**Short problem:** Exactly the lines from the one with "Continue the three.js" to the one with "name, colour, 1.2", both included, are to be printed again; leave out the rest.

Some records:
________________________
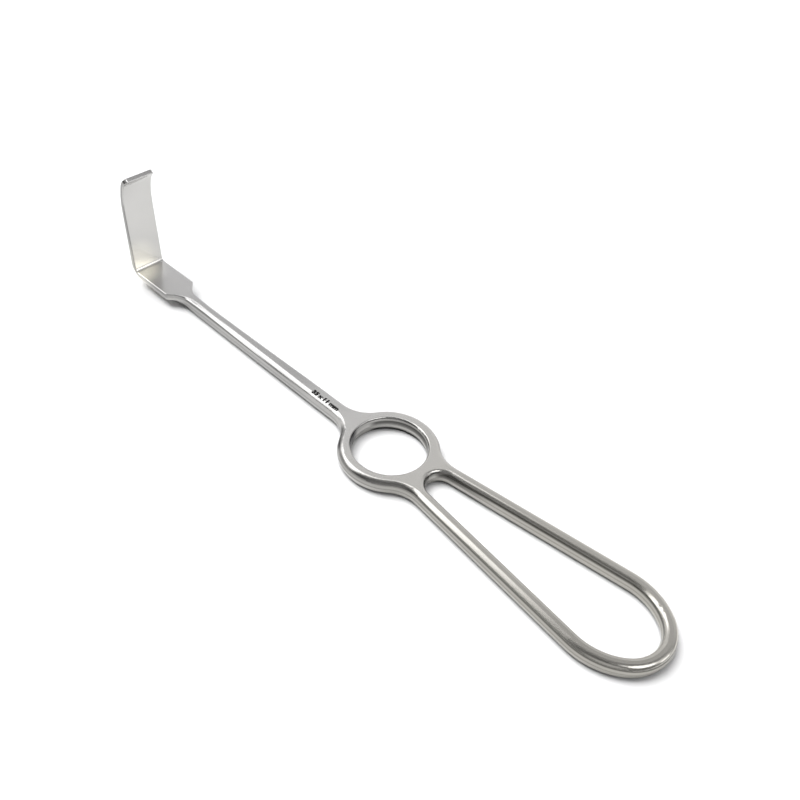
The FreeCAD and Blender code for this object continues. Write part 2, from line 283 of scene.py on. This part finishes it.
def minus(tree, first, second):
    """First value less the second."""
    return joined(tree, "SUBTRACT", first, second)


def times(tree, *values):
    """Product of the values."""
    return joined(tree, "MULTIPLY", *values)


def away(tree, value, middle):
    """Distance of a value from a middle, either way."""
    return joined(tree, "ABSOLUTE", minus(tree, value, middle), 0.0)


def ramp(tree, value, low, high, at_low, at_high, smooth=True):
    """Value carried from one range to another, eased at both ends."""
    node = add(tree, "ShaderNodeMapRange", in_1=low, in_2=high, in_3=at_low, in_4=at_high)
    node.interpolation_type = "SMOOTHSTEP" if smooth else "LINEAR"
    link(tree, value, node)
    return node.outputs[0]


def rises(tree, value, low, high, most=1.0):
    """Nothing as far as low, then eased up to the most at high."""
    return ramp(tree, value, low, high, 0.0, most)


def fades(tree, value, low, high, most=1.0):
    """The most as far as low, then eased down to nothing at high."""
    return ramp(tree, value, low, high, most, 0.0)


def rest_of(tree, share):
    """What a share leaves of the whole."""
    return minus(tree, 1.0, share)


def split(tree, vector):
    """The three parts of a vector."""
    node = add(tree, "ShaderNodeSeparateXYZ")
    link(tree, vector, node)
    return Parts(*node.outputs)


def along_direction(tree, vector, direction):
    """Part of a vector that lies along this direction."""
    node = add(tree, "ShaderNodeVectorMath", operation="DOT_PRODUCT", in_1=direction)
    link(tree, vector, node)
    return node.outputs["Value"]


def distance_from(tree, place, point):
    """Distance from a point, in metres."""
    node = add(tree, "ShaderNodeVectorMath", operation="DISTANCE", in_1=point)
    link(tree, place, node)
    return node.outputs["Value"]


def object_place(tree):
    """Place on the object itself."""
    return add(tree, "ShaderNodeTexCoord").outputs["Object"]


def grain(tree, place, size, detail, stretch=(1.0, 1.0, 1.0), shift=0.0):
    """Noise with features of about this size, longer where stretch is above one."""
    mapping = add(tree, "ShaderNodeMapping")
    mapping.inputs["Location"].default_value = (shift, shift * 0.7, shift * 1.3)
    mapping.inputs["Scale"].default_value = tuple(1.0 / s for s in stretch)
    link(tree, place, mapping)
    noise = add(tree, "ShaderNodeTexNoise")
    noise.inputs["Scale"].default_value = 1.0 / size
    noise.inputs["Detail"].default_value = detail
    noise.inputs["Roughness"].default_value = 0.55
    link(tree, mapping, noise)
    return noise.outputs[0]


def blended_colour(tree, share, first, second):
    """Colour between two others; each is a colour or an output."""
    node = add(tree, "ShaderNodeMix", data_type="RGBA")
    link(tree, share, node.inputs[0])
    for place, colour in ((6, first), (7, second)):
        if isinstance(colour, tuple):
            node.inputs[place].default_value = colour
        else:
            link(tree, colour, node.inputs[place])
    return node.outputs[2]


def blended_value(tree, share, first, second):
    """Value between two others; each is a number or an output."""
    node = add(tree, "ShaderNodeMix", data_type="FLOAT")
    link(tree, share, node.inputs[0])
    for place, value in ((2, first), (3, second)):
        if isinstance(value, float):
            node.inputs[place].default_value = value
        else:
            link(tree, value, node.inputs[place])
    return node.outputs[0]


# Materials
def flank_painted_shade(tree, at, facing):
    """Painted shade and painted dark reflections on the drafted flanks, most under their top edge, and on the
    underside's edge.

    It is less towards the plate, more by the ring, and none on the broad faces of the blade.
    """
    by_ring = fades(tree, away(tree, at.x, RING_FLANK_MIDDLE), 12.0 * MM, 24.0 * MM)
    at_plate = fades(tree, at.x, -88.0 * MM, -84.0 * MM)

    # Where a face counts as an upper flank: steep, and less steep by the ring
    rise = minus(tree, facing.z, times(tree, by_ring, 0.30))
    steep = fades(tree, rise, 0.35, 0.62)
    lower = fades(tree, facing.z, -0.05, 0.05)
    upper = times(tree, steep, rest_of(tree, lower))

    # How much painted shade there is there
    past_root = ramp(tree, at.x, -45.0 * MM, 0.0, PART_ON_SHANK, 1.0)
    reach = plus(tree, past_root, times(tree, at_plate, PART_ADDED_AT_PLATE))
    evenly = plus(tree, UPPER_FLANK, times(tree, by_ring, MORE_BY_RING))
    near_top = rises(tree, at.z, 3.4 * MM, 3.8 * MM, TOP_OF_FLANK)
    off_root = rises(tree, away(tree, at.x, SHANK_ROOT), 8.0 * MM, 22.0 * MM)
    off_ring = rest_of(tree, times(tree, by_ring, 0.5))
    shade = plus(tree, times(tree, reach, evenly), times(tree, near_top, off_root, off_ring))

    under = fades(tree, facing.z, -0.50, -0.22, UNDERSIDE_EDGE)
    painted_shade = plus(tree, times(tree, upper, shade), times(tree, lower, LOWER_FLANK), under)
    face_of_blade = times(tree, at_plate, rest_of(tree, away(tree, facing.y, 0.0)))
    painted_shade = times(tree, painted_shade, rest_of(tree, face_of_blade))

    # Painted dark line at the parting line, half-way up the handle's and the shank's flanks
    line = fades(tree, away(tree, at.z, PARTING_HEIGHT), 0.10 * MM, 0.50 * MM, PARTING_LINE_SHADE)
    return plus(tree, painted_shade, times(tree, line, rest_of(tree, at_plate)))


def hole_painted_shading(tree, at, facing):
    """Painted shade on the far walls of the finger hole and the loop's narrow end: on the upper rim, with a
    painted highlight at its top edge, and a painted shadow at the foot.
    """
    far = rises(tree, at.y, 1.5 * MM, 3.5 * MM)
    begins = rises(tree, at.x, -6.0 * MM, -3.0 * MM)
    ends = fades(tree, at.x, 34.0 * MM, 48.0 * MM)
    inward = fades(tree, facing.y, -0.45, -0.15)
    wall = times(tree, far, begins, ends, inward)
    rim = rises(tree, at.z, 2.5 * MM, 3.1 * MM, HOLE_RIM)
    brighter_edge = ramp(tree, at.z, 3.5 * MM, 4.1 * MM, 1.0, -0.2)
    foot = fades(tree, at.z, 0.9 * MM, 1.7 * MM, HOLE_FOOT)
    return times(tree, wall, plus(tree, times(tree, rim, brighter_edge), foot))


def small_painted_shade(tree, place, at, facing):
    """Painted shadow at the flanks' foot and painted shade in the hollow where shank and ring meet; the tip
    is drawn darker.
    """
    foot = fades(tree, at.z, 0.30 * MM, 0.90 * MM, FLANK_FOOT)
    off_shank = rises(tree, at.x, -20.0 * MM, 0.0)
    close = fades(tree, distance_from(tree, place, HOLLOW_MIDDLE), 3.0 * MM, 6.0 * MM, HOLLOW_AT_RING)
    rounded = fades(tree, facing.z, 0.95, 0.995)
    tip = rises(tree, at.z, 37.6 * MM, 38.8 * MM, DARKER_TIP)
    return plus(tree, times(tree, foot, off_shank), times(tree, close, rounded), tip)


def tone_and_painted_sheen(tree, place, at, by_bend):
    """Brightness: faint clouds, brighter at the ring, darker on the shank, and a painted reflection that
    brightens the plate and blade by the bend.
    """
    clouds = grain(tree, place, CLOUD_SIZE, 2.0, shift=1.7)
    even = ramp(tree, clouds, 0.30, 0.70, CLOUD_DARKEST, CLOUD_BRIGHTEST)
    at_ring = fades(tree, away(tree, at.x, RING_MIDDLE), 14.0 * MM, 24.0 * MM, BRIGHTER_AT_RING)
    on_shank = fades(tree, away(tree, at.x, SHANK_MIDDLE), 22.0 * MM, 36.0 * MM, DARKER_ON_SHANK)
    even = minus(tree, plus(tree, even, at_ring), on_shank)
    # Painted reflection: the plate, and less so the blade, drawn brighter by the bend
    on_plate = ramp(tree, at.z, 5.2 * MM, 6.2 * MM, BRIGHTER_ON_PLATE, BRIGHTER_ON_BLADE)
    return times(tree, even, plus(tree, 1.0, times(tree, by_bend, on_plate)))


def satin_steel():
    """Stainless steel, belt-finished along the tool and up the blade, then tumbled to a soft satin.

    It is cool at the blade, warmer towards the loop, with a straw tint by the bend on the near side, where a
    painted reflection also brightens the plate and the blade. Painted shade and painted dark reflections
    darken the drafted flanks, the walls of the holes, their feet and the hollow by the ring.
    """
    material, tree, surface = shader("satin_steel")
    place = object_place(tree)
    at = split(tree, place)
    facing = split(tree, add(tree, "ShaderNodeNewGeometry").outputs["Normal"])

    # Colour
    down_handle = rises(tree, at.x, -30.0 * MM, 70.0 * MM)
    tone = blended_colour(tree, down_handle, COOL_STEEL, WARM_STEEL)
    by_bend = fades(tree, distance_from(tree, place, STRAW_MIDDLE), 4.0 * MM, 12.0 * MM)
    tone = blended_colour(tree, by_bend, tone, STRAW_STEEL)
    # Painted shade and painted dark reflections, taken off the steel's colour
    painted_shade = plus(
        tree,
        flank_painted_shade(tree, at, facing),
        hole_painted_shading(tree, at, facing),
        small_painted_shade(tree, place, at, facing),
    )
    bright = times(tree, rest_of(tree, painted_shade), tone_and_painted_sheen(tree, place, at, by_bend))
    colour = add(tree, "ShaderNodeVectorMath", operation="SCALE")
    link(tree, tone, colour)
    link(tree, bright, colour.inputs[3])
    link(tree, colour, surface.inputs["Base Color"])

    # Finishing lines, along the handle and shank and up the blade; they break the gloss a little
    along = grain(tree, place, LINE_WIDTH, 3.0, stretch=(LINE_STRETCH, 1.0, 1.0))
    upward = grain(tree, place, LINE_WIDTH, 3.0, stretch=(1.0, 1.0, LINE_STRETCH), shift=0.3)
    on_blade = rises(tree, at.z, 6.0 * MM, 9.0 * MM)
    lines = blended_value(tree, on_blade, along, upward)
    roughness = ramp(tree, lines, 0.30, 0.70, LEAST_ROUGHNESS, MOST_ROUGHNESS)
    link(tree, roughness, surface.inputs["Roughness"])

    # Relief of the lines, and of the tumbling over them
    relief = None
    for height in (lines, grain(tree, place, TUMBLED_SIZE, 4.0)):
        bump = add(tree, "ShaderNodeBump")
        bump.inputs["Strength"].default_value = RELIEF_STRENGTH
        bump.inputs["Distance"].default_value = RELIEF_HEIGHT
        link(tree, height, bump.inputs["Height"])
        if relief:
            link(tree, relief, bump.inputs["Normal"])
        relief = bump
    link(tree, relief, surface.inputs["Normal"])
    surface.inputs["Metallic"].default_value = 1.0
    return material


def marking_black():
    """Dull black of a laser-annealed mark, with a fine speckle."""
    material, tree, surface = shader("marking_black")
    speckle = grain(tree, object_place(tree), 0.12 * MM, 2.0)
    black = blended_colour(tree, speckle, (0.004, 0.004, 0.004, 1.0), (0.014, 0.0135, 0.013, 1.0))
    link(tree, black, surface.inputs["Base Color"])
    surface.inputs["Roughness"].default_value = 0.75
    surface.inputs["Specular IOR Level"].default_value = 0.08
    return material


def white_paper():
    """White matt studio paper with a faint tooth."""
    material, tree, surface = shader("white_paper")
    tooth = grain(tree, object_place(tree), 0.4 * MM, 2.0)
    white = blended_colour(tree, tooth, (0.92, 0.92, 0.93, 1.0), (0.95, 0.95, 0.95, 1.0))
    link(tree, white, surface.inputs["Base Color"])
    surface.inputs["Roughness"].default_value = 0.9
    surface.inputs["Specular IOR Level"].default_value = 0.0
    return material


# Light
def soft_panel(tree, direction, centre, full, edge, strength):
    """Round soft light in the dome: whole within one angle of its centre, gone past another."""
    low = math.cos(math.radians(edge))
    high = math.cos(math.radians(full))
    return rises(tree, along_direction(tree, direction, centre), low, high, strength)


def side_panel(tree, parts):
    """Long soft light on the left, between two slants and over an arc about the X axis from near to back.

    The nearer the panel comes to the middle, the later its arc begins and ends.
    """
    inner = fades(tree, parts.x, -0.40, -0.22)
    outer = ramp(tree, parts.x, -0.84, -0.70, 0.12, 1.0)
    turn = joined(tree, "ARCTAN2", parts.y, parts.z)
    later = ramp(tree, parts.x, -0.53, -0.30, 0.0, math.radians(90.0), smooth=False)
    from_start = minus(tree, turn, later)
    begins = rises(tree, from_start, math.radians(-81.0), math.radians(-69.0))
    further = rises(tree, parts.x, -0.52, -0.36, math.radians(10.0))
    to_end = minus(tree, turn, further)
    ends = fades(tree, to_end, math.radians(14.0), math.radians(22.0))
    return times(tree, inner, outer, begins, ends, SIDE_PANEL_STRENGTH)


def dome(tree, direction, parts):
    """Pale horizon behind the tool, dimmer above it and on the camera's side."""
    near = along_direction(tree, direction, toward(VIEW_AZIMUTH - 90.0, 0.0))
    behind = ramp(tree, near, -0.80, -0.05, 0.95, 0.38)
    higher = ramp(tree, parts.z, 0.70, 0.80, 1.0, 0.72)
    before = rises(tree, near, -0.05, 0.45, 0.12)
    glow = minus(tree, times(tree, behind, higher), before)
    low = fades(tree, parts.z, 0.03, 0.12)
    back = fades(tree, near, -0.05, 0.25)
    return plus(tree, glow, times(tree, low, back, rest_of(tree, glow)))


def studio_world():
    """What the steel reflects: a dome, a long panel on the left and the round ones in PANELS.

    It depends on direction only. The camera sees plain white in its place, and it lights no matt surface.
    """
    world = bpy.data.worlds.new("studio")
    scene.world = world
    world.use_nodes = True
    tree = world.node_tree
    tree.nodes.clear()
    out = add(tree, "ShaderNodeOutputWorld")
    glow = add(tree, "ShaderNodeBackground", in_0=LIGHT_COLOUR)
    link(tree, glow, out)
    direction = add(tree, "ShaderNodeTexCoord").outputs["Generated"]
    parts = split(tree, direction)
    panels = [soft_panel(tree, direction, *panel) for panel in PANELS]
    reflected = plus(tree, dome(tree, direction, parts), side_panel(tree, parts), *panels)
    by_camera = add(tree, "ShaderNodeLightPath").outputs["Is Camera Ray"]
    link(tree, blended_value(tree, by_camera, reflected, 1.0), glow.inputs[1])
    world.cycles_visibility.diffuse = False


def floor_light(name, azimuth, elevation, spread, energy):
    """Soft far light on the floor from this direction; it isn't seen in the steel."""
    lamp = bpy.data.lights.new(name, "SUN")
    lamp.energy = energy
    lamp.angle = math.radians(spread)
    held = new_object(name, lamp)
    held.rotation_euler = Vector(toward(azimuth, elevation)).to_track_quat("Z", "Y").to_euler()
    held.visible_glossy = False


aim_camera()
floor = studio_floor(3.0, 12)
floor.data.materials.append(white_paper())
studio_world()
for settings in FLOOR_LIGHTS:
    floor_light(*settings)

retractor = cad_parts["retractor"]
steel = satin_steel()
for slot in retractor.material_slots:
    slot.material = steel

mark = size_mark(retractor)
mark.data.materials.append(marking_black())
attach(mark, "root")
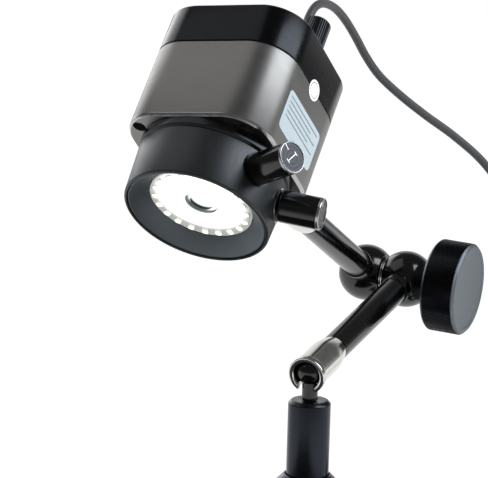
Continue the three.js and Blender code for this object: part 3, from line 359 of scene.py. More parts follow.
def machined_steel(name, colour, roughness=0.24):
    """Machined stainless steel: bright, with short scratches along the cut."""
    spread = (roughness - 0.06, roughness + 0.08)
    return grained(name, colour, 0.5 * MM, spread, 4, (1, 1, 6), tint=(1.05, 0.9), extra=METAL)


def powder_coat(name, colour):
    """Powder-coated steel: a fine leathery texture that scatters the light."""
    return grained(name, colour, 0.6 * MM, (0.44, 0.56), 3, tint=(1.1, 0.9), bump=(0.3, 0.05 * MM))


def moulded_abs(name, colour):
    """Injection-moulded ABS: an even spark-eroded grain from the tool."""
    return grained(
        name, colour, 0.25 * MM, (0.37, 0.47), tint=(1.1, 0.9), bump=(0.2, 0.02 * MM), extra=PLASTIC)


def pvc_sheath(name, colour):
    """Extruded PVC: matt, with a faint ripple."""
    return grained(
        name, colour, 1.2 * MM, (0.42, 0.56), 3, tint=(1.12, 0.9), bump=(0.1, 0.03 * MM), extra=PLASTIC)


def silicone_rubber(name, colour):
    """Moulded silicone mat: dull and slightly dusty."""
    return grained(name, colour, 2 * MM, (0.75, 0.9), 5, tint=(1.3, 0.9), bump=(0.25, 0.05 * MM))


def vinyl(name, colour):
    """Printed vinyl: satin, with a trace of the surface below."""
    return grained(name, colour, 5 * MM, 0.35, tint=(1.03, 0.97), bump=(0.05, 0.05 * MM))


def solder_mask(name, colour):
    """Epoxy solder mask over a board's copper: glossy, with the tracks just showing."""
    material, tree = new_material(name)
    where = add(tree, "ShaderNodeTexCoord")
    tracks = add(tree, "ShaderNodeTexVoronoi", {"distance": "MANHATTAN"}, {
        "Vector": where.outputs["Object"], "Scale": 1 / (3 * MM)})
    return shaded(
        material, tree, colour, 0.3, tracks.outputs["Distance"], tint=(1.35, 0.85),
        extra={"Coat Weight": 0.4})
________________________
**Solution to this task:**
Continue the three.js and Blender code for this object: part 3, from line 359 of scene.py. More parts follow.
def machined_steel(name, colour, roughness=0.24):
    """Machined stainless steel: bright, with short scratches along the cut."""
    spread = (roughness - 0.06, roughness + 0.08)
    return grained(name, colour, 0.5 * MM, spread, 4, (1, 1, 6), tint=(1.05, 0.9), extra=METAL)


def powder_coat(name, colour):
    """Powder-coated steel: a fine leathery texture that scatters the light."""
    return grained(name, colour, 0.6 * MM, (0.44, 0.56), 3, tint=(1.1, 0.9), bump=(0.3, 0.05 * MM))


def moulded_abs(name, colour):
    """Injection-moulded ABS: an even spark-eroded grain from the tool."""
    return grained(
        name, colour, 0.25 * MM, (0.37, 0.47), tint=(1.1, 0.9), bump=(0.2, 0.02 * MM), extra=PLASTIC)


def pvc_sheath(name, colour):
    """Extruded PVC: matt, with a faint ripple."""
    return grained(
        name, colour, 1.2 * MM, (0.42, 0.56), 3, tint=(1.12, 0.9), bump=(0.1, 0.03 * MM), extra=PLASTIC)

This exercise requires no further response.